### EXERCISE GOAL
Up to and including the line with "from math import cos, degrees, radians, tan", reproduce the listing below exactly, beginning at its first line.

## begin INFORMATION PROVIDED

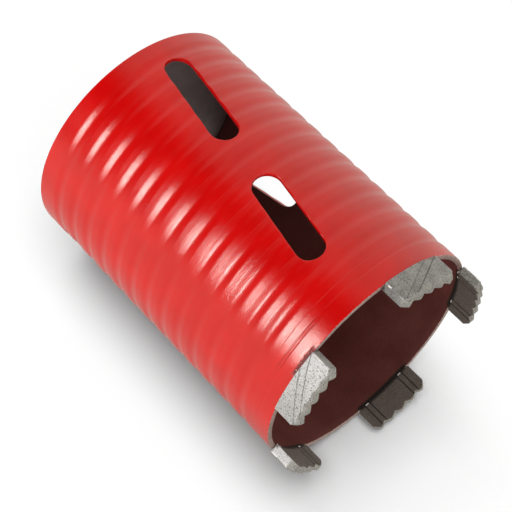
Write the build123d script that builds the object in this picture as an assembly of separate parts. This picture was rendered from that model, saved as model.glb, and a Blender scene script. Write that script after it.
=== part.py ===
from build123d import *
import os
from math import cos, degrees, radians, tan

# Dry diamond core bit for a power drill: a thin rolled tube, a back plate with a threaded boss
# and five sintered diamond segments welded round the tube's open rim.
# It stands on the end of its boss. +Z points along the axis towards the segments, and the
# origin is the middle of the boss's end face.

# Driving dimensions, in millimetres and degrees. A bearing is a turn about Z, from +X to +Y.
BARREL_DIAMETER = 105.0
BARREL_WALL = 2.2
BARREL_LENGTH = 144.0

FLUTE_PITCH = 9.6
FLUTE_DEPTH = 0.42
FLUTE_LAND = 3.6  # round strip left between two turns
FLUTE_FOOT_FLANK = 2.9  # axial width of the flank that faces the segments
FLUTE_BEARING = 15.5  # of the valley's first end
FLUTE_FOOT = 7.7  # height of that end above the plate end of the barrel
FLUTE_HEAD = 8.0  # valley's last end below the rim

SLOT_COLUMNS = 3
SLOT_BEARING = 84.0  # of the first column, at the middle of its low slot
SLOT_LEAN = 10.0  # away from the axis, in the sense of the flute
SLOT_WIDTH = 12.3
LOW_SLOT_FOOT = 10.8  # above the plate end of the barrel
LOW_SLOT_HEIGHT = 46.6
SLOT_BRIDGE = 19.9  # wall between the low and the high slot, along the axis
HIGH_SLOT_HEAD = 24.5  # wall between the high slot and the rim

PLATE_THICKNESS = 6.0
PLATE_CLEARANCE = 0.05  # all round, in the barrel
BOSS_DIAMETER = 34.0
BOSS_HEIGHT = 12.0
THREAD_MINOR_DIAMETER = 18.63  # female G 1/2 pipe thread, bored to its minor diameter
THREAD_MAJOR_DIAMETER = 20.96

SEGMENT_COUNT = 5
SEGMENT_BEARING = 73.0  # of the first segment's middle
SEGMENT_WIDTH = 29.0
SEGMENT_HEIGHT = 11.8
OUTER_SIDE_CLEARANCE = 1.0  # how far a segment stands proud of the barrel's outside
INNER_SIDE_CLEARANCE = 0.9  # and of its inside

TOOTH_COUNT = 5
TOOTH_DEPTH = 1.3
END_TOOTH_RUN = 2.5  # from the crest of the last tooth to the segment's end
END_TOOTH_DROP = 2.4  # how far the last tooth falls away over that run
CROWN_BEVEL_RUN = 1.2  # bevel along the outer edge of the teeth
CROWN_BEVEL_RISE = 1.6

WITNESS_GROOVE_DEPTH = 0.35  # leaning groove pressed into a segment's outer face
WITNESS_GROOVE_WIDTH = 3.0
WITNESS_GROOVE_LEAN = 26.0  # up from level
WITNESS_GROOVE_SHIFT = 1.7  # off the face's middle

# Sizes that follow from these.
BARREL_RADIUS = BARREL_DIAMETER / 2
BORE_RADIUS = BARREL_RADIUS - BARREL_WALL
PLATE_BACK = BOSS_HEIGHT
PLATE_FRONT = PLATE_BACK + PLATE_THICKNESS
RIM_HEIGHT = PLATE_BACK + BARREL_LENGTH
SEGMENT_OUTER_RADIUS = BARREL_RADIUS + OUTER_SIDE_CLEARANCE
SEGMENT_INNER_RADIUS = BORE_RADIUS - INNER_SIDE_CLEARANCE
CREST_HEIGHT = RIM_HEIGHT + SEGMENT_HEIGHT
TOOTH_PITCH = (SEGMENT_WIDTH - 2 * END_TOOTH_RUN) / (TOOTH_COUNT - 1)
CUT = 1.0  # how far a cutter runs past the surface that it leaves
SHALLOW_CUT = 0.02  # the same for the flute, whose turns lie close together


def flute_cutter():
    """Coiled wedge for the rolled groove: one start and right-handed."""
    climb = BARREL_LENGTH - FLUTE_FOOT - FLUTE_HEAD
    path = Helix(pitch=FLUTE_PITCH, height=climb, radius=BARREL_RADIUS)
    head_flank = FLUTE_PITCH - FLUTE_LAND - FLUTE_FOOT_FLANK
    widening = 1 + SHALLOW_CUT / FLUTE_DEPTH
    section = Polyline(
        (SHALLOW_CUT, FLUTE_FOOT_FLANK * widening),
        (-FLUTE_DEPTH, 0),
        (SHALLOW_CUT, -head_flank * widening),
        close=True,
    )
    across = Plane(origin=path @ 0, x_dir=(1, 0, 0), z_dir=path % 0)
    coil = sweep(make_face(across * section), path=path, is_frenet=True)
    return Rot(0, 0, FLUTE_BEARING) * Pos(0, 0, FLUTE_FOOT) * coil


def slot_cutter(column, foot, head):
    """Round-ended slot between two heights, on its column's leaning line."""
    middle = (foot + head) / 2
    lowest_middle = LOW_SLOT_FOOT + LOW_SLOT_HEIGHT / 2
    drift = (middle - lowest_middle) * tan(radians(SLOT_LEAN))
    bearing = SLOT_BEARING + 360 / SLOT_COLUMNS * column + degrees(drift / BARREL_RADIUS)
    length = (head - foot - SLOT_WIDTH) / cos(radians(SLOT_LEAN)) + SLOT_WIDTH
    outline = Plane.YZ * SlotOverall(length, SLOT_WIDTH, rotation=90 - SLOT_LEAN)
    cutter = extrude(outline, BARREL_RADIUS + CUT, dir=(1, 0, 0))
    return Rot(0, 0, bearing) * Pos(0, 0, middle) * cutter


def barrel():
    """Rolled tube with its flute and its columns of slots."""
    low_head = LOW_SLOT_FOOT + LOW_SLOT_HEIGHT
    high_foot = low_head + SLOT_BRIDGE
    high_head = BARREL_LENGTH - HIGH_SLOT_HEAD
    tube = extrude(Circle(BARREL_RADIUS) - Circle(BORE_RADIUS), BARREL_LENGTH)
    tube -= flute_cutter()
    for column in range(SLOT_COLUMNS):
        tube -= slot_cutter(column, LOW_SLOT_FOOT, low_head)
        tube -= slot_cutter(column, high_foot, high_head)
    return Pos(0, 0, PLATE_BACK) * tube


def hub():
    """Back plate and threaded boss, turned from one blank."""
    plate_radius = BORE_RADIUS - PLATE_CLEARANCE
    boss_radius = BOSS_DIAMETER / 2
    thread_radius = THREAD_MINOR_DIAMETER / 2
    mouth_radius = THREAD_MAJOR_DIAMETER / 2
    section = Polyline(
        (mouth_radius, 0),
        (boss_radius, 0),
        (boss_radius, PLATE_BACK),
        (plate_radius, PLATE_BACK),
        (plate_radius, PLATE_FRONT),
        (thread_radius, PLATE_FRONT),
        (thread_radius, mouth_radius - thread_radius),
        close=True,
    )
    return revolve(make_face(Plane.XZ * section), Axis.Z)


def crown_ring():
    """Ring that the segments are parts of, with the bevel along its outer edge."""
    section = Polyline(
        (SEGMENT_INNER_RADIUS, RIM_HEIGHT),
        (SEGMENT_OUTER_RADIUS, RIM_HEIGHT),
        (SEGMENT_OUTER_RADIUS, CREST_HEIGHT - CROWN_BEVEL_RISE),
        (SEGMENT_OUTER_RADIUS - CROWN_BEVEL_RUN, CREST_HEIGHT),
        (SEGMENT_INNER_RADIUS, CREST_HEIGHT),
        close=True,
    )
    return revolve(make_face(Plane.XZ * section), Axis.Z)


def tooth_comb():
    """Block with parallel ends and a toothed top, pushed out through the ring along +X."""
    half = SEGMENT_WIDTH / 2
    outline = [(half, RIM_HEIGHT), (-half, RIM_HEIGHT), (-half, CREST_HEIGHT - END_TOOTH_DROP)]
    for number in range(TOOTH_COUNT):
        crest = END_TOOTH_RUN - half + TOOTH_PITCH * number
        outline.append((crest, CREST_HEIGHT))
        outline.append((crest + TOOTH_PITCH / 2, CREST_HEIGHT - TOOTH_DEPTH))
    outline[-1] = (half, CREST_HEIGHT - END_TOOTH_DROP)
    profile = make_face(Plane.YZ * Polyline(*outline, close=True))
    return extrude(profile, SEGMENT_OUTER_RADIUS + CUT, dir=(1, 0, 0))


def witness_groove():
    """Cutter for the shallow leaning groove across a segment's outer face."""
    middle = RIM_HEIGHT + SEGMENT_HEIGHT / 2
    strip = Rectangle(2 * SEGMENT_WIDTH, WITNESS_GROOVE_WIDTH, rotation=WITNESS_GROOVE_LEAN)
    strip = Plane.YZ * Pos(WITNESS_GROOVE_SHIFT, middle) * strip
    band = extrude(strip, SEGMENT_OUTER_RADIUS + CUT, dir=(1, 0, 0))
    inside = extrude(Circle(SEGMENT_OUTER_RADIUS - WITNESS_GROOVE_DEPTH), 2 * CREST_HEIGHT)
    return band - inside


def segment(number):
    """One sintered segment in its place on the rim."""
    body = (tooth_comb() & crown_ring()) - witness_groove()
    return Rot(0, 0, SEGMENT_BEARING + 360 / SEGMENT_COUNT * number) * body


def main():
    os.makedirs("parts", exist_ok=True)
    export_step(barrel(), "parts/barrel.step")
    export_step(hub(), "parts/threaded_hub.step")
    for number in range(SEGMENT_COUNT):
        export_step(segment(number), f"parts/segment_{number + 1}.step")


main()
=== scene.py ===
import bmesh
import bpy
import numpy as np
from math import asin, ceil, cos, pi, radians, sin, tan
from mathutils import Matrix, Vector


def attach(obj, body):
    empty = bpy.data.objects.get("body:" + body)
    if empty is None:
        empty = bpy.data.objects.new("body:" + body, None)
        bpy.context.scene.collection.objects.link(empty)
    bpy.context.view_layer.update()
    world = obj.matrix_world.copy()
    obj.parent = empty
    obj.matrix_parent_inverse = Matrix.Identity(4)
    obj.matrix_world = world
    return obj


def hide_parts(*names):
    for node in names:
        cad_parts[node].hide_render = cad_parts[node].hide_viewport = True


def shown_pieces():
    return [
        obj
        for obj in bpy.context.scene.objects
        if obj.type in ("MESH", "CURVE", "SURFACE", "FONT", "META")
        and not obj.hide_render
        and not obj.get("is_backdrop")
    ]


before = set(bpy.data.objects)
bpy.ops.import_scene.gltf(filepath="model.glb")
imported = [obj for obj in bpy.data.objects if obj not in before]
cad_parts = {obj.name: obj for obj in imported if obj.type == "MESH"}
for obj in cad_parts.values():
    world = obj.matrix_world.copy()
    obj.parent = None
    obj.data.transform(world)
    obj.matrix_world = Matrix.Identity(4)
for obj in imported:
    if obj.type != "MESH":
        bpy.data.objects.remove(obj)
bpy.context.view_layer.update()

# Sizes in millimetres and degrees, as the workshop drawing has them. A bearing is a turn about
# the bit's axis, from +X to +Y. Heights on the barrel count from its plate end.
MM = 0.001
PLATE_BACK = 12.0
PLATE_FRONT = 18.0

BARREL_RADIUS = 52.5
BARREL_WALL = 2.2
BARREL_LENGTH = 144.0
RIM_HEIGHT = PLATE_BACK + BARREL_LENGTH
BORE_RADIUS = BARREL_RADIUS - BARREL_WALL

FLUTE = {
    "Barrel radius": BARREL_RADIUS,
    "Wall": BARREL_WALL,
    "Base height": PLATE_BACK,
    "Pitch": 9.6,
    "Depth": 0.42,
    "Foot flank": 2.9,
    "Head flank": 3.1,
    "Valley softness": 0.9,
    "Valley bearing": 15.5,
    "Valley foot": 7.7,
    "Turns": 13.42,
    "Run-out turns": 0.06,
    "Narrow from": 13.02,
    "Narrow to": 13.2,
    "Narrow share": 0.25,
    "Narrow rise": 1.15,
}

SLOT_WIDTH = 12.3
SLOT_LEAN = 10.0
SLOT_COLUMNS = 3
LOW_SLOT = {"bearing": 84.0, "foot": 10.8, "head": 57.4}
HIGH_SLOT = {"bearing": 96.374, "foot": 77.3, "head": 119.5}

SEGMENT_COUNT = 5
SEGMENT_BEARING = 73.0
SEGMENT = {
    "Outer radius": 53.5,
    "Foot height": RIM_HEIGHT,
    "Height": 11.8,
    "Tooth pitch": 6.0,
    "Tooth depth": 1.3,
    "Last crest": 12.0,
    "End run": 2.5,
    "End drop": 2.4,
    "Tooth reach": 3.6,
    "Groove lean": 26.0,
    "Groove shift": 1.7,
    "Groove width": 3.0,
    "Groove depth": 0.3,
    "Panel inner line": 8.0,
    "Panel outer line": 10.6,
    "Panel depth": 0.32,
    "Grain": 0.05,
}
SEGMENT_WIDTH = 29.0
SEGMENT_THICKNESS = 4.1
BEVEL_RUN = 1.2
BEVEL_RISE = 1.6

PLATE_RADIUS = 50.25
BOSS_RADIUS = 17.0
THREAD = {
    "Minor radius": 9.315,
    "Thread depth": 1.16,
    "Pitch": 1.814,
    "Mouth length": 1.2,
}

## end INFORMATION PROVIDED

### TASK OUTPUT
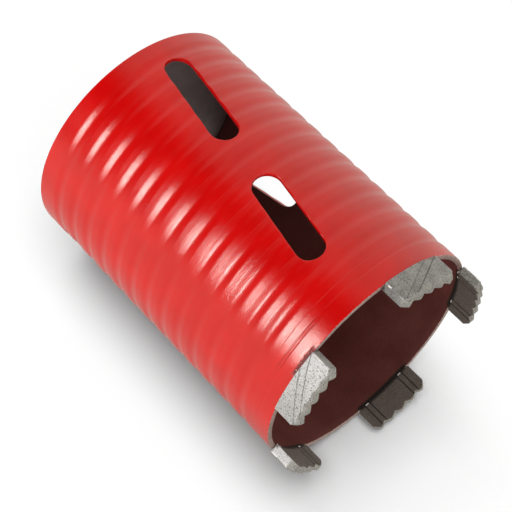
Write the build123d script that builds the object in this picture as an assembly of separate parts. This picture was rendered from that model, saved as model.glb, and a Blender scene script. Write that script after it.
=== part.py ===
from build123d import *
import os
from math import cos, degrees, radians, tan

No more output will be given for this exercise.